• Problem description: It is required that all of the data be written out exactly.

==*==

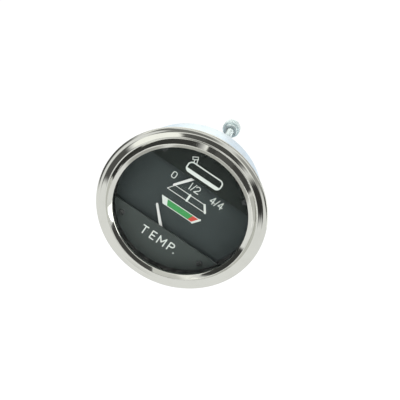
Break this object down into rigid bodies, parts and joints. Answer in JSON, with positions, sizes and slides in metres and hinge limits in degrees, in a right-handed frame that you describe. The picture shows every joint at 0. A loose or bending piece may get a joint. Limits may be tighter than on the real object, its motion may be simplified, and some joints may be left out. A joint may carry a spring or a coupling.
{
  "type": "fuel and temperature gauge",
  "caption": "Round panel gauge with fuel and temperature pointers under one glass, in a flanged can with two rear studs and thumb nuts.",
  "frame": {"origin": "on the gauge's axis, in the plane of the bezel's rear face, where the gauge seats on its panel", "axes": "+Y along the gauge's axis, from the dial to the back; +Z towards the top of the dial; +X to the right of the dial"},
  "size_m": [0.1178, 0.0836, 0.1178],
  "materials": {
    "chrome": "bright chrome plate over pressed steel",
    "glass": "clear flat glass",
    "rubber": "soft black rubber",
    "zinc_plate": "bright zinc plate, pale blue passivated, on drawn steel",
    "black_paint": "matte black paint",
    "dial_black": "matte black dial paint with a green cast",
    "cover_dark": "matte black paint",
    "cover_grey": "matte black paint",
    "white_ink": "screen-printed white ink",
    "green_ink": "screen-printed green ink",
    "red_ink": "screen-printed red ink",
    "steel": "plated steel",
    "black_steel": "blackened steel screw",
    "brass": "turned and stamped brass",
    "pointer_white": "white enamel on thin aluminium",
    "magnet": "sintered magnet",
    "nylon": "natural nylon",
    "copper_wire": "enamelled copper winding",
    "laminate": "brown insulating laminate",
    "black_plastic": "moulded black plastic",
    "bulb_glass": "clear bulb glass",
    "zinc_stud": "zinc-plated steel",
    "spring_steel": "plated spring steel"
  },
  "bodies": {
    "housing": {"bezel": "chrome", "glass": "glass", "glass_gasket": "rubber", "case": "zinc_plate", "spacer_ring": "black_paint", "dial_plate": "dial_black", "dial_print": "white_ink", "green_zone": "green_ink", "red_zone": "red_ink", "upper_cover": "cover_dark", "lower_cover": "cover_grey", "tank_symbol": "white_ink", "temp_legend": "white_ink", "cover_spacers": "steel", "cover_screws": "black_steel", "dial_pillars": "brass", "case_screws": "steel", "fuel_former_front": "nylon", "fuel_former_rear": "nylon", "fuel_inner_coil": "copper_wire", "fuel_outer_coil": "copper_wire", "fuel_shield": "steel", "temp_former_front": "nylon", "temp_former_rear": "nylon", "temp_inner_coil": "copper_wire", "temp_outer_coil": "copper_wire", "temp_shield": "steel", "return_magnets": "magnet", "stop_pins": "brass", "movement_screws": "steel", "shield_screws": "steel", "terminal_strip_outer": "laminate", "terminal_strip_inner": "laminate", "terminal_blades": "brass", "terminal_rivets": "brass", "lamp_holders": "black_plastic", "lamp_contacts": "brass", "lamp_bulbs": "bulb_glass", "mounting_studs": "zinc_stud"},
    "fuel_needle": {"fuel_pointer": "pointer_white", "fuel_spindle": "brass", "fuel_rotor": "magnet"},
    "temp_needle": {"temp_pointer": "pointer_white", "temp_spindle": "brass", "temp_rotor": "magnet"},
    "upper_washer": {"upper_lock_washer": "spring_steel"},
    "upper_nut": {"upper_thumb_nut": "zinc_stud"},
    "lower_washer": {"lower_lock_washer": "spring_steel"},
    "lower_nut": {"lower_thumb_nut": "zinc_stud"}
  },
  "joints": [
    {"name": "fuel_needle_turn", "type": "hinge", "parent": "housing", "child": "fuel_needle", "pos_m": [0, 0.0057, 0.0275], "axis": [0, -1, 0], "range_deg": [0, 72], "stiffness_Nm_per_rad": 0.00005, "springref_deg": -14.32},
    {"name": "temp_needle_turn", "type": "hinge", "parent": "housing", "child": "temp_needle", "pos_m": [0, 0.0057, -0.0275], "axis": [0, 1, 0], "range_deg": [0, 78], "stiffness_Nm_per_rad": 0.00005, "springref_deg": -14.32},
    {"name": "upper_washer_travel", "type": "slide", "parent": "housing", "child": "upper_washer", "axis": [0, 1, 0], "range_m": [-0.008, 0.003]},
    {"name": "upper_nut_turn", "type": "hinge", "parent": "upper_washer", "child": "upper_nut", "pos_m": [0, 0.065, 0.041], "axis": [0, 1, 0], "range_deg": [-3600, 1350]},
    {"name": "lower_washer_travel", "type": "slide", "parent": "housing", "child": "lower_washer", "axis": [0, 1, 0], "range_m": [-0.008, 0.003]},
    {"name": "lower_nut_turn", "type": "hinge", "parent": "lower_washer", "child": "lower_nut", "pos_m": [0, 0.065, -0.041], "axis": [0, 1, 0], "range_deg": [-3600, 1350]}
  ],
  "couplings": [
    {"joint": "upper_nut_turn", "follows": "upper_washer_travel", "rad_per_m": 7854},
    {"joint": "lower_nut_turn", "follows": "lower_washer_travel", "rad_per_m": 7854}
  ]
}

==*==

• Solution to the problem:
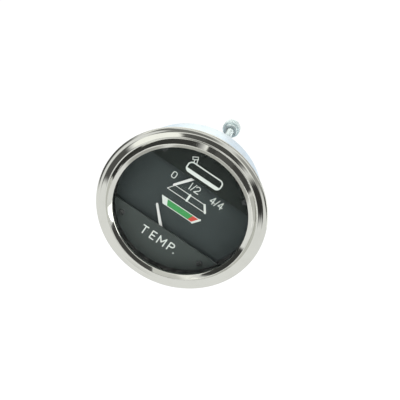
Break this object down into rigid bodies, parts and joints. Answer in JSON, with positions, sizes and slides in metres and hinge limits in degrees, in a right-handed frame that you describe. The picture shows every joint at 0. A loose or bending piece may get a joint. Limits may be tighter than on the real object, its motion may be simplified, and some joints may be left out. A joint may carry a spring or a coupling.
{
  "type": "fuel and temperature gauge",
  "caption": "Round panel gauge with fuel and temperature pointers under one glass, in a flanged can with two rear studs and thumb nuts.",
  "frame": {"origin": "on the gauge's axis, in the plane of the bezel's rear face, where the gauge seats on its panel", "axes": "+Y along the gauge's axis, from the dial to the back; +Z towards the top of the dial; +X to the right of the dial"},
  "size_m": [0.1178, 0.0836, 0.1178],
  "materials": {
    "chrome": "bright chrome plate over pressed steel",
    "glass": "clear flat glass",
    "rubber": "soft black rubber",
    "zinc_plate": "bright zinc plate, pale blue passivated, on drawn steel",
    "black_paint": "matte black paint",
    "dial_black": "matte black dial paint with a green cast",
    "cover_dark": "matte black paint",
    "cover_grey": "matte black paint",
    "white_ink": "screen-printed white ink",
    "green_ink": "screen-printed green ink",
    "red_ink": "screen-printed red ink",
    "steel": "plated steel",
    "black_steel": "blackened steel screw",
    "brass": "turned and stamped brass",
    "pointer_white": "white enamel on thin aluminium",
    "magnet": "sintered magnet",
    "nylon": "natural nylon",
    "copper_wire": "enamelled copper winding",
    "laminate": "brown insulating laminate",
    "black_plastic": "moulded black plastic",
    "bulb_glass": "clear bulb glass",
    "zinc_stud": "zinc-plated steel",
    "spring_steel": "plated spring steel"
  },
  "bodies": {
    "housing": {"bezel": "chrome", "glass": "glass", "glass_gasket": "rubber", "case": "zinc_plate", "spacer_ring": "black_paint", "dial_plate": "dial_black", "dial_print": "white_ink", "green_zone": "green_ink", "red_zone": "red_ink", "upper_cover": "cover_dark", "lower_cover": "cover_grey", "tank_symbol": "white_ink", "temp_legend": "white_ink", "cover_spacers": "steel", "cover_screws": "black_steel", "dial_pillars": "brass", "case_screws": "steel", "fuel_former_front": "nylon", "fuel_former_rear": "nylon", "fuel_inner_coil": "copper_wire", "fuel_outer_coil": "copper_wire", "fuel_shield": "steel", "temp_former_front": "nylon", "temp_former_rear": "nylon", "temp_inner_coil": "copper_wire", "temp_outer_coil": "copper_wire", "temp_shield": "steel", "return_magnets": "magnet", "stop_pins": "brass", "movement_screws": "steel", "shield_screws": "steel", "terminal_strip_outer": "laminate", "terminal_strip_inner": "laminate", "terminal_blades": "brass", "terminal_rivets": "brass", "lamp_holders": "black_plastic", "lamp_contacts": "brass", "lamp_bulbs": "bulb_glass", "mounting_studs": "zinc_stud"},
    "fuel_needle": {"fuel_pointer": "pointer_white", "fuel_spindle": "brass", "fuel_rotor": "magnet"},
    "temp_needle": {"temp_pointer": "pointer_white", "temp_spindle": "brass", "temp_rotor": "magnet"},
    "upper_washer": {"upper_lock_washer": "spring_steel"},
    "upper_nut": {"upper_thumb_nut": "zinc_stud"},
    "lower_washer": {"lower_lock_washer": "spring_steel"},
    "lower_nut": {"lower_thumb_nut": "zinc_stud"}
  },
  "joints": [
    {"name": "fuel_needle_turn", "type": "hinge", "parent": "housing", "child": "fuel_needle", "pos_m": [0, 0.0057, 0.0275], "axis": [0, -1, 0], "range_deg": [0, 72], "stiffness_Nm_per_rad": 0.00005, "springref_deg": -14.32},
    {"name": "temp_needle_turn", "type": "hinge", "parent": "housing", "child": "temp_needle", "pos_m": [0, 0.0057, -0.0275], "axis": [0, 1, 0], "range_deg": [0, 78], "stiffness_Nm_per_rad": 0.00005, "springref_deg": -14.32},
    {"name": "upper_washer_travel", "type": "slide", "parent": "housing", "child": "upper_washer", "axis": [0, 1, 0], "range_m": [-0.008, 0.003]},
    {"name": "upper_nut_turn", "type": "hinge", "parent": "upper_washer", "child": "upper_nut", "pos_m": [0, 0.065, 0.041], "axis": [0, 1, 0], "range_deg": [-3600, 1350]},
    {"name": "lower_washer_travel", "type": "slide", "parent": "housing", "child": "lower_washer", "axis": [0, 1, 0], "range_m": [-0.008, 0.003]},
    {"name": "lower_nut_turn", "type": "hinge", "parent": "lower_washer", "child": "lower_nut", "pos_m": [0, 0.065, -0.041], "axis": [0, 1, 0], "range_deg": [-3600, 1350]}
  ],
  "couplings": [
    {"joint": "upper_nut_turn", "follows": "upper_washer_travel", "rad_per_m": 7854},
    {"joint": "lower_nut_turn", "follows": "lower_washer_travel", "rad_per_m": 7854}
  ]
}